The Supreme Court in Wade outlined the increased risk of misidentifications caused by some police line-ups. Similarly, Ross reflects concern with uncorroborated identifications in narcotics prosecutions based on "a single brief contact by a Government witness who, in a relatively short period of time, has participated in a substantial number of virtually identical transactions."
Because the rules of both Wade and Ross intend to reduce misidentifications, the holding and reasoning in Stovall provide precedent for applying Ross prospectively.
Turning now to the specific tests suggested in Linkletter v. Walker, supra, 381 U.S. at 636, 85 S. Ct. 1731, and subsequent Supreme Court cases, it is necessary to consider (a) the purpose served by the new Ross rule; (b) the extent of reliance by law enforcement authorities on the old standards; and (c) the effect of retroactivity on the administration of justice.
As to the first factor, the Ross decision took sharp aim at "the pattern and effect of the undercover narcotics operations of the Metropolitan Police," which the 2-1 majority viewed with "a growing apprehension":
The purpose of the rule was to alter police practice: "Since the prejudice to the accused in these cases is a function of police investigative methods, the police have the power and corresponding obligation to minimize it." Woody v. United States, 125 U.S.App.D.C. 192, 370 F.2d 214, 216 (1966) (separate opinion of Chief Judge Bazelon).
But since Ross has a "prophylactic" function, Id. at 217 n. 7, its retrospective application here would be as futile as would have been retrospective application of the exclusionary rule of Mapp v.
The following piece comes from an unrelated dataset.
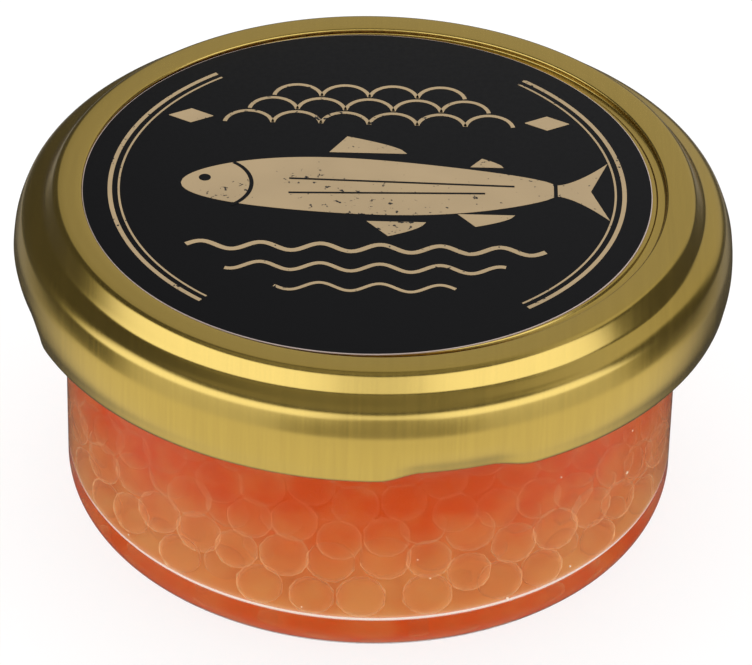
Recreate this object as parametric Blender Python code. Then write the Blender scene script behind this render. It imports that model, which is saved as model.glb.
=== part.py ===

Ohio, supra, which also aimed at deterring certain police action. Here as in Linkletter v. Walker, supra, 381 U.S. at 637, 85 S. Ct. at 1742, the protested police procedure has already occurred "and will not be corrected by releasing the prisoners involved." And in Stovall v. Denno, supra, the Supreme Court used a similar analysis of the exclusionary identification rules announced in United States v. Wade, supra, to deny retroactivity; that precedent again is persuasive here because Ross dealt in part with identification issues.
As to the second factor of reliance, the majority in Powell v. United States, 122 U.S.App.D.C. 229, 233, 352 F.2d 705, 709 (1965), noted that Ross ignored "a long line of decisions of the Supreme Court and of this court," including Wilson v. United States, 118 U.S.App.D.C. 319, 335 F.2d 982 (1963), rehearing denied en banc (1964), sustaining a narcotics conviction based on the uncorroborated testimony of a narcotics agent. See also Ross v. United States, 121 U.S.App.D.C. 233, 239, 349 F.2d 210, 216 (1965) (dissenting opinion of Judge Danaher).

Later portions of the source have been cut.